# Gas tanks fit perfectly in the sub trunk



## Madmolecule (Oct 8, 2018)

My 3’s subtrunk is able to carry a couple exchange tanks better than any other vehicle I have owned.


----------



## garsh (Apr 4, 2016)

I'm tempted to merge this into my old thread.

https://teslaownersonline.com/threads/please-dont-rear-end-me-please-dont-rear-end-me.5822/


----------



## EValuatED (Apr 29, 2017)

Madmolecule said:


> My 3's subtrunk is able to carry a couple exchange tanks better than any other vehicle I have owned.


You also need that much propane?


----------



## Gunn (Jul 29, 2016)

Madmolecule said:


> My 3's subtrunk is able to carry a couple exchange tanks better than any other vehicle I have owned.

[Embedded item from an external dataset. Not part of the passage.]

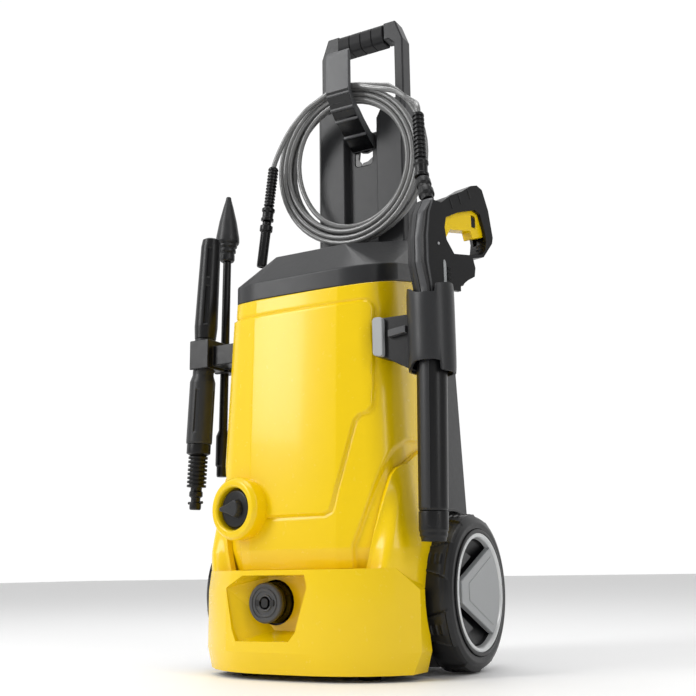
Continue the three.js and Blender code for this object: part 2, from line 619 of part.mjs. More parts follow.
// The point of a lance's axis at a height.
const along = (low, high, z) => low.clone().lerp(high, (z - low.z) / (high.z - low.z));
const lancePart = (low, high, stations) => turned(
  stations.map(([r, z]) => [r, along(low, high, z).distanceTo(along(low, high, stations[0][1]))]),
  along(low, high, stations[0][1]), high.clone().addScaledVector(high.clone().sub(low), 1), 24);
const vario = (stations) => lancePart(VARIO_LOW, VARIO_HIGH, stations);
const rotary = (stations) => lancePart(ROTARY_LOW, ROTARY_HIGH, stations);

function lanceClip() {
  const z0 = 372;
  const z1 = 410;
  const v = along(VARIO_LOW, VARIO_HIGH, 391);
  const r = along(ROTARY_LOW, ROTARY_HIGH, 391);
  const body = join(box(v.x - 10, v.y - 18, z0, v.x + 20, v.y + 18, z1),
    box(r.x - 8, r.y - 12, z0, r.x + 16, r.y + 10, z1),
    box(v.x + 14, 62, z0 + 4, -114, 106, z1 - 8));
  const lane = (p, radius) => join(rod(v3(p.x, p.y, 300), v3(p.x, p.y, 500), radius, radius, 24),
    box(p.x - 60, p.y - radius, 300, p.x, p.y + radius, 500));
  return cut(body, lane(v, 14.6), lane(r, 6.1), casing(200, 500, -GAP, 400));
}

// ---------------------------------------------------------------- high-pressure hose
const COIL_CENTRE = v3(-3.5, 165, 657);
const COIL_R = 113;
const COIL_BAND = 28;
const COIL_DEPTH = 15.5;
const COIL_TILT = 5;             // the coil leans forward at its top, degrees
const COIL_SAG = 1.018;          // the coil is this much taller than it is wide

function hoseCoil() {
  const half = [COIL_BAND / 2, COIL_DEPTH / 2];
  const profile = [[-1, -1], [1, -1], [1, 1], [-1, 1], [-1, -1]]
    .map(([a, b]) => [COIL_R - half[0] + a * half[0], b * half[1]]);
  return turned(profile, v3(0, 0, 0), v3(0, 1, 0), 48).scale([1, 1, COIL_SAG])
    .rotate([COIL_TILT, 0, 0]).translate(COIL_CENTRE.toArray());
}

// Hose from the coil's front face to the ribbed sleeve at the gun.
const GUN_SLEEVE_TOP = v3(151, 62, 652);
const GUN_SLEEVE_END = v3(157, 55, 566);
const GUN_RUN = [v3(50, 143.5, 748), v3(80, 138, 734), v3(100, 124, 716), v3(118, 105, 698),
  v3(134, 85.5, 682), v3(145, 70.5, 670), v3(150.2, 63, 660), v3(150.97, 62.03, 652.5)];
// Hose from the coil's front face to the ribbed sleeve at the free end.
const FREE_SLEEVE_TOP = v3(-111, 140, 667);
const FREE_SLEEVE_END = v3(-121.5, 140, 590);
const FREE_RUN = [v3(-47, 145, 750), v3(-66, 142.5, 736), v3(-85, 141, 716), v3(-99.6, 140, 692.4),
  v3(-108.7, 140, 674.3), v3(-110.9, 140, 668)];

function sleeve(from, to, hollow) {
  const length = from.distanceTo(to);
  const profile = [[0, 0], [6, 0]];
  const ribs = 5;
  for (let i = 0; i < ribs; i += 1) {
    const a = (length * (i + 0.25)) / ribs;
    const b = (length * (i + 0.75)) / ribs;
    profile.push([6, a], [7.6, a + 1], [7.6, b - 1], [6, b]);
  }
  profile.push([6.5, length], [0, length]);
  return turned(profile, from, to, 10);
}

function connector(from, to, stations) {
  const length = from.distanceTo(to);
  return turned([[0, 0], ...stations.map(([r, t]) => [r, t * length]), [0, length]], from, to, 16);
}

// ---------------------------------------------------------------- assembly
add('base_cover', baseCover(), 'yellow', 0.3);
add('front_cover', frontCover(), 'yellow', 0.3);
add('rear_cover', rearCover(), 'dark');
add('chassis', chassis(), 'black', 0.6);
add('top_lid', lid(), 'dark', 0.4);
add('back_panel', backPanel(), 'dark', 0.4);
add('hose_hook', hoseHook(), 'dark', 0.4);
add('handle_frame', handleFrame(), 'dark', 0.4);
add('handle_grip', handleGrip(), 'rubber', 0.7);
add('dial_bezel', dialBezel(), 'yellow', 0.3);
add('dial_knob', dialKnob(), 'black', 0.35);
add('outlet_coupling', outletCoupling(), 'dark', 0.4);
add('inlet_coupling', inletCoupling(), 'black', 0.5);
add('inlet_filter', inletFilter(), 'white', 0.6);
add('inlet_pipe', rod(v3(INLET_X, 134.3, INLET_Z), v3(INLET_X, BODY_BACK, INLET_Z), 6), 'black');
add('cable_gland', cableGland(), 'rubber', 0.8);

add('pump_head', pumpHead(), 'brass', 0.35, 1);
pistonPlaces().forEach(([x, y], i) => {
  add(`piston_${i + 1}`, rod(v3(x, y, 84), v3(x, y, 116), 6, 6, 12), 'steel', 0.2, 1);
});
add('pump_housing', pumpHousing(), 'steel', 0.5, 1);
add('wobble_plate', wobblePlate(), 'steel', 0.3, 1);
add('motor_housing', motorHousing(), 'steel', 0.5, 1);
add('motor_rotor', motorRotor(), 'copper', 0.5, 1);
add('cooling_fan', coolingFan(), 'black', 0.6);
add('start_capacitor', rod(v3(82, 96, 200), v3(82, 96, 270), 18, 18, 20), 'white', 0.5);
add('switch_box', box(-98, 40, 166, -56, 66, 210), 'white', 0.6);

add('axle', rod(v3(-WHEEL_IN - 38, AXLE_Y, WHEEL_R), v3(WHEEL_IN + 38, AXLE_Y, WHEEL_R), AXLE_R),
  'steel', 0.3, 1);
addWheel(1, 'right');
addWheel(-1, 'left');
[[1, 'right'], [-1, 'left']].forEach(([side, label]) => {
  add(`front_foot_${label}`, rod(v3(side * 78, 52, 0), v3(side * 78, 52, 8 - GAP), 12, 14, 16),
    'rubber', 0.9);
});

add('gun_holder', gunHolder(), 'dark', 0.45);
add('gun_bracket', gunBracket(), 'black', 0.5);
add('gun_body', gunBody(), 'black', 0.45);
add('gun_trigger', gunTrigger(), 'yellow', 0.35);
add('trigger_lock', triggerLock(), 'black', 0.5);
add('release_button', releaseButton(), 'black', 0.5);
add('gun_barrel', rod(BARREL_TOP, BARREL_END, 17.5, 16, 28), 'black', 0.4);
add('barrel_collar', barrelCollar(), 'black', 0.5);

add('lance_clip', lanceClip(), 'black', 0.5);
add('vario_bayonet', vario([[0, 194], [8, 194], [9, 215], [12, 222], [12, 262], [15, 264],
  [15, 277], [0, 277]]), 'black', 0.5);
add('vario_tube', vario([[0, 277.4], [16.5, 277.4], [16.5, 360], [13.4, 368], [13.4, 414],
  [0, 414]]), 'black', 0.5);
add('vario_nozzle', vario([[0, 414.4], [14, 414.4], [15, 430], [13.5, 540], [11, 551], [0, 551]]),
  'black', 0.5);
add('rotary_tube', rotary([[0, 237], [9, 237], [9, 296], [5.5, 302], [5.5, 528], [0, 528]]),
  'black', 0.5);
add('rotary_nozzle', rotary([[0, 528.4], [10, 528.4], [10, 541], [12, 543], [12, 552], [16, 554],
  [15.5, 562], [4, 618], [2, 622], [0, 622]]), 'dark', 0.4);

add('hose_coil', hoseCoil(), 'hose', 0.35);
add('hose_run_gun', tube(GUN_RUN, HOSE_D / 2, 8, 12), 'hose', 0.35);
add('hose_run_free', tube(FREE_RUN, HOSE_D / 2, 8, 10), 'hose', 0.35);
add('hose_sleeve_gun', sleeve(GUN_SLEEVE_TOP, GUN_SLEEVE_END), 'black', 0.5);
add('hose_sleeve_free', sleeve(FREE_SLEEVE_TOP, FREE_SLEEVE_END), 'black', 0.5);
add('hose_plug_gun', connector(GUN_SLEEVE_END.clone().lerp(gunPoint(0, 530.5), 0.08),
  gunPoint(0, 530.5), [[7, 0], [8.5, 0.2], [8.5, 0.4], [6.8, 0.45], [6.8, 1]]), 'black', 0.5);
add('hose_plug_free', connector(v3(-121.7, 140, 588.5), v3(-130.4, 140, 525),
  [[7, 0], [8.2, 0.15], [8.2, 0.3], [5.2, 0.35], [5.2, 0.9], [4.2, 1]]), 'black', 0.5);

// The origin is the middle of the machine's footprint, without the free hose and its fittings.
const footprint = new THREE.Box3();
group.children.filter((mesh) => !mesh.name.startsWith('hose_') || mesh.name === 'hose_hook')
  .forEach((mesh) => footprint.expandByObject(mesh));
const middle = footprint.getCenter(new THREE.Vector3());
group.position.set(-middle.x, -middle.y, 0);
group.updateMatrixWorld(true);

export default group;
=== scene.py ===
"""Looks of an upright electric pressure washer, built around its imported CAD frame.

Shapes are laid out in millimetres about the machine's symmetry plane, as the CAD source is, and
`place` turns them into metres in the row frame.
"""
import math

import bmesh
import bpy
import numpy as np
from mathutils import Matrix, Vector


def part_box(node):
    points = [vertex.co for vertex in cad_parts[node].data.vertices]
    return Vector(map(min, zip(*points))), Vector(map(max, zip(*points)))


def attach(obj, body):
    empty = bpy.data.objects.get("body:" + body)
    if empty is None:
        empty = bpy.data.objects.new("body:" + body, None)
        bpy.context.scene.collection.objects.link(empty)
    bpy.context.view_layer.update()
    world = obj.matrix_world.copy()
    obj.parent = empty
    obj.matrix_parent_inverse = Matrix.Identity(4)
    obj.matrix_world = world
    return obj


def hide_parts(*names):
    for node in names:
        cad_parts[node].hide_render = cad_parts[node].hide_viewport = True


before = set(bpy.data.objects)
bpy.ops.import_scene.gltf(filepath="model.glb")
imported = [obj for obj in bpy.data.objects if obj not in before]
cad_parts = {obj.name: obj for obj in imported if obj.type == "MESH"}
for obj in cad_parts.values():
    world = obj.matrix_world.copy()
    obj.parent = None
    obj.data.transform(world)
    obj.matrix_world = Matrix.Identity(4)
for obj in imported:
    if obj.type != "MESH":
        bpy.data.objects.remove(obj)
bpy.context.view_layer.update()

# ---------------------------------------------------------------- layout
MM = 0.001
HANDLE_FRONT = 197.5             # layout y of the handle's front face
LOW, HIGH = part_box("handle_frame")
SHIFT = np.array([(LOW[0] + HIGH[0]) / 2, LOW[1] - HANDLE_FRONT * MM, 0.0])

BASE_TOP = 118.0
LID_FRONT = 441.0
HALF_LOW = 127.0                 # half width and front of the casing, at the base
HALF_HIGH = 112.0                # and at the lid
FRONT_LOW = 16.0
FRONT_HIGH = 25.5
BAND_Z = 140.0
BAND_TUCK = 0.25
CORNER = 45.0
FLAT_HALF = 58.0
FACET = math.radians(17)
CROWN = 2.4                      # how far the flat middle of the front bulges
SPLIT_Y = 135.7
AXLE_Y = 160.0
WHEEL_R = 89.65
WHEEL_IN = 119.0                 # layout x of the wheel's inner face
DIAL = np.array([-72.0, 0.0, 188.0])
DIAL_TURN = math.radians(9)
GUN_TURN = math.radians(15)
GUN = np.array([170.0, 42.0, 0.0])
HOSE_D = 7.0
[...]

When I first read this my initial thought was "Why are they filling up gasoline tanks in the back of their 3?"

Then the though of the headline reading "Model 3 owner refuels at regular gas station" with a picture of you with an open trunk filling up a line of those small 1 gallon plastic tanks.

… but it all becomes clear now 

And on a side note, has anyone attached one of those larger tanks to the not a flamethrower?


----------



## John (Apr 16, 2016)

Where did you find that fancy tank spacer?


----------